Isolated in itself, the hypocritical mysticism God grants. Sometimes he licks his teeth and finds my remains. He rejects me from his cooled throat. In his saliva one descends forever heated knowing one is condemned, that one is and only through him one is, that one must be one, that one remembers forever that one is one, one-condemned-me remembering one as me one as one as one trajectory flowing from the displeased soured lips of our Christian Lord.  

Yet, despite the abrasiveness of God the Father (and all his plenteous forms), what might be salvaged from the condemnation rests precisely in that feminine identification and lesbian proclivity. Insofar as both are generative, in that, I derive an encompassing view of myself entwined with a love for myself, when partnered with a misreading of Buddhist mysticism shall proceed is a widened eye whose object is endlessly expanding and transmuting the object into a partial, fluctuating subject. 

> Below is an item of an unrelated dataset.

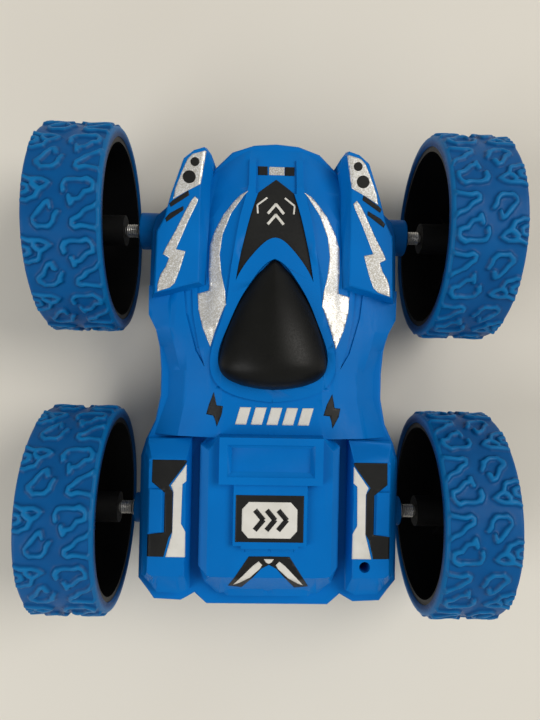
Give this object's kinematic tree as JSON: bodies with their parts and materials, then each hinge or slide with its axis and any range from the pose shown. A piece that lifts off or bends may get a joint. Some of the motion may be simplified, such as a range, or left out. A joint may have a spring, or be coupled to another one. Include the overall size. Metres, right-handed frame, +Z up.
{
  "type": "rc stunt car",
  "caption": "Double-sided radio controlled stunt car: low two-faced body with domed canopies, geared rear drive and oversized treaded tyres that stand above and below it.",
  "frame": {"origin": "on the floor under the middle of the wheelbase, on the car's centre line", "axes": "+X to the car's right, +Y towards the nose, +Z up"},
  "size_m": [0.1416, 0.156, 0.066],
  "materials": {
    "body_blue": "moulded bright blue plastic with a satin gloss",
    "tyre_blue": "moulded blue rubber",
    "black_gloss": "black plastic with a soft gloss",
    "black_matte": "black plastic",
    "steel": "bright steel",
    "bronze": "sintered bronze",
    "gear_white": "natural white nylon",
    "gear_case": "dark grey plastic",
    "brass": "bright brass",
    "board_green": "solder mask",
    "battery_wrap": "shrink film",
    "silver_foil": "fine silver foil of the stickers",
    "sticker_cream": "cream stickers",
    "sticker_black": "black stickers"
  },
  "bodies": {
    "chassis": {"upper_shell": "body_blue", "lower_shell": "body_blue", "upper_canopy": "black_matte", "lower_canopy": "black_matte", "upper_hood_panel": "sticker_black", "lower_hood_panel": "sticker_black", "battery_pack": "battery_wrap", "circuit_board": "board_green", "board_components": "black_matte", "power_switch": "black_matte", "shell_screws": "steel", "front_bushes": "bronze", "rear_outer_bushes": "bronze", "rear_inner_bushes": "bronze", "left_compound_pin": "steel", "left_motor_can": "steel", "left_motor_end_cap": "gear_white", "left_gearbox": "gear_case", "left_gearbox_cover": "gear_case", "right_compound_pin": "steel", "right_motor_can": "steel", "right_motor_end_cap": "gear_white", "right_gearbox": "gear_case", "right_gearbox_cover": "gear_case"},
    "front_left_wheel": {"front_left_tyre": "tyre_blue", "front_left_rim": "black_matte", "front_left_hub_cap": "black_gloss", "front_left_axle": "steel", "front_left_axle_clip": "steel"},
    "rear_left_wheel": {"rear_left_tyre": "tyre_blue", "rear_left_rim": "black_matte", "rear_left_hub_cap": "black_gloss", "rear_left_axle": "steel", "left_final_gear": "gear_white"},
    "left_compound": {"left_compound_gear": "gear_white"},
    "left_rotor": {"left_motor_rotor": "steel", "left_motor_pinion": "brass"},
    "front_right_wheel": {"front_right_tyre": "tyre_blue", "front_right_rim": "black_matte", "front_right_hub_cap": "black_gloss", "front_right_axle": "steel", "front_right_axle_clip": "steel"},
    "rear_right_wheel": {"rear_right_tyre": "tyre_blue", "rear_right_rim": "black_matte", "rear_right_hub_cap": "black_gloss", "rear_right_axle": "steel", "right_final_gear": "gear_white"},
    "right_compound": {"right_compound_gear": "gear_white"},
    "right_rotor": {"right_motor_rotor": "steel", "right_motor_pinion": "brass"},
    "switch_knob": {"switch_knob": "black_gloss"},
    "battery_door": {"battery_door": "body_blue"}
  },
  "joints": [
    {"name": "front_left_wheel_spin", "type": "hinge", "parent": "chassis", "child": "front_left_wheel", "pos_m": [-0.03, 0.045, 0.033], "axis": [1, 0, 0], "continuous": true},
    {"name": "rear_left_wheel_spin", "type": "hinge", "parent": "chassis", "child": "rear_left_wheel", "pos_m": [-0.03, -0.045, 0.033], "axis": [1, 0, 0], "continuous": true},
    {"name": "left_compound_spin", "type": "hinge", "parent": "chassis", "child": "left_compound", "pos_m": [-0.03, -0.033, 0.033], "axis": [1, 0, 0], "continuous": true},
    {"name": "left_rotor_spin", "type": "hinge", "parent": "chassis", "child": "left_rotor", "pos_m": [-0.03, -0.021, 0.033], "axis": [1, 0, 0], "continuous": true},
    {"name": "front_right_wheel_spin", "type": "hinge", "parent": "chassis", "child": "front_right_wheel", "pos_m": [0.03, 0.045, 0.033], "axis": [1, 0, 0], "continuous": true},
    {"name": "rear_right_wheel_spin", "type": "hinge", "parent": "chassis", "child": "rear_right_wheel", "pos_m": [0.03, -0.045, 0.033], "axis": [1, 0, 0], "continuous": true},
    {"name": "right_compound_spin", "type": "hinge", "parent": "chassis", "child": "right_compound", "pos_m": [0.03, -0.033, 0.033], "axis": [1, 0, 0], "continuous": true},
    {"name": "right_rotor_spin", "type": "hinge", "parent": "chassis", "child": "right_rotor", "pos_m": [0.03, -0.021, 0.033], "axis": [1, 0, 0], "continuous": true},
    {"name": "switch_slide", "type": "slide", "parent": "chassis", "child": "switch_knob", "axis": [1, 0, 0], "range_m": [0, 0.003]},
    {"name": "battery_door_hinge", "type": "hinge", "parent": "chassis", "child": "battery_door", "pos_m": [0, -0.0179, 0.0156], "axis": [1, 0, 0], "range_deg": [0, 70]}
  ],
  "couplings": [
    {"joint": "left_compound_spin", "follows": "rear_left_wheel_spin", "ratio": -3},
    {"joint": "left_rotor_spin", "follows": "rear_left_wheel_spin", "ratio": 9},
    {"joint": "right_compound_spin", "follows": "rear_right_wheel_spin", "ratio": -3},
    {"joint": "right_rotor_spin", "follows": "rear_right_wheel_spin", "ratio": 9}
  ]
}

It is, therefore, an expansion paralleling the cessation of the empirical ego. However, what is maintained, by means of the lesbian proclivity, in the incomplete melting of the memory of an “I” is the unfolding of myself across a myriad of plains of abundant material existence. What I withhold from myself is the total withholding of myself; resisting the identification of a non-identification. Despite this, I allow myself to reach the point of boil—to begin a liquefaction while simultaneously remaining somewhat gaseous (or, a self in adjustment, whose gait still spreads across impersonal idiosyncratic paths; e.g., these nights, even those an “I” has not occupied, these nights across these histories, though an “I” had not occupied them). 

For despite the illustrious nature of Buddhist mysticism, what I prevent from myself is the cessation of all participation in affect. Rejecting the suppression of the passions to the extent that I still maintain the partial dissolvement of self. Here is the struggle: that I wish to maintain my place as recipient and lover of my recipient nature, which I glean from the intimidation of the Christian icon, while also participating in the reduction of the empirical self. However, the objective imposed onto the latter is that I wish to allow myself to graft onto all things, not denying an event or memory because it offends a part of me. 

To let go of offense, to deny the empirical self, yes, but maintaining the fear and trembling that exalts, and thereby reinforces, my being enamored with myself as recipient of such expansive all-memory-and-me. Keeping the icon in pocket to keep myself a lesbian. The honorable end that consummates such a contradiction is of an infinite nature. It is indefinite relative to the spread and production of my body and faculties. It reaches into the dirt and softens my tissue to be received and reinterpreted, woven into new systems of life-affirmation—until the sun has enjoyed its final meal of earth.